Ford’s acceptance speech began humbly, as he thanked all the staff at Conservation International and said he didn’t want to be a “poster child.” He then told the crowd how he came to Jackson Hole by accident but, like many, fell in love with this “vision of paradise” and was anxious to find a way of giving back.
Also honored was Jose Gonzales, a first-generation Mexican immigrant who founded Latino Outdoors in his quest to bring diversity to the conservation movement. Agnew described his work as “providing access and encouraging stewardship in all of our special places.”
When presenting the award to Gonzales, Ford called exposing every culture to preservation “critical.”
Gonzales said “surprised was an understatement” when he learned that Ford chose him as the recipient of the Rising Leader award.
“It was a bit surreal,” Gonzales said. “How else would my name and his name be in the same sentence?”
Gonzales told the News&Guide that education caused “the future to open up” for him and that now he wants to return the favor.
“I realized that I wasn’t limited to just what my parents did,” he said. “I saw being a teacher as a way of giving back to the community.”
Gonzales’ friends told him to “just start something” when his search for existing organizations connecting leadership, Latinos/as and outdoor education came up empty-handed. When a Google domain search for Latino Outdoors came up as available, Gonzales said he was “laughing and crying.” It was go time.
Today, Latino Outdoors is a network of leaders committed to engaging Latinos in the outdoors and connecting families and youth with nature.
Gonzales talked about the importance of a diverse conservation movement that builds on past successes.
“What does the next centennial look like?” he asked.
He said that while the parks represent such diverse public lands, more inclusive leadership — and visitorship — is needed.
“Latino and American are not exclusive identities. They’re not,” he said, to cheers from the audience after quoting Cesar Chavez and President Barack Obama.
Guests remarked that the Murie Center was the perfect location for the night’s event.
“The heart and soul of old Jackson is still here,” said Nancy Leon, former co-chair of the Murie Center board of directors.
“Docent Dan” McIlhenny aptly described the cabin and the landscape surrounding it as “tranquil” and “peaceful,” noting that visitors are often inspired by “Two In the Far North,” the biographic novel that Mardy Murie wrote. Murie was a beloved leader in the conservation movement who went on to win Wyoming’s Citizen of the Century award and the Presidential Medal of Freedom but liked to fly under the radar.
“People read her words and come here on a pilgrimage,” McIlhenny said.
The executive director of the National Outdoor Leadership School, John Gans, also attended the Murie Center event.
“A key part of all of our programs is building a conservation ethic and a wilderness ethic,” Gans said. “A lot of leaders in the conservation movement are NOLS grads, and I see that kind of leadership represented here tonight.”

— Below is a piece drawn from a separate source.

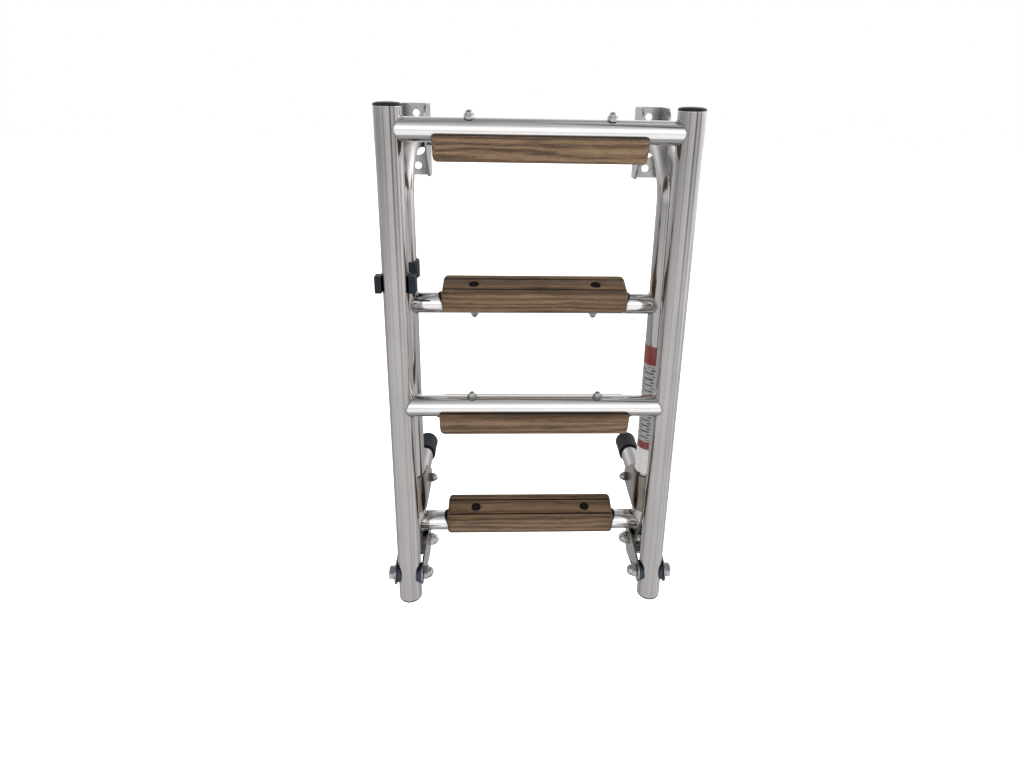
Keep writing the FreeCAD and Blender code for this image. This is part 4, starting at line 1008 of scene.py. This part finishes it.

Spur Catering provided the evening’s food, including local cheeses and vegetables. Snake River Brewing, Grand Teton Distillery and Jackson Hole Winery provided the drinks.
The night concluded with a live auction of trips such as a winter expedition through Yellowstone, a getaway to the San Juan Islands of Washington and a vacation in Honolulu. The artist Borbay, whose daughter will start preschool at Teton Science Schools this fall, donated a commissioned piece of art.
The event was a success, said the Science Schools’ Daley.
“We saw 20 to 30 percent more attendees this year,” he said. “That really demonstrates the collaborative aspects of our integration with the Murie Center.”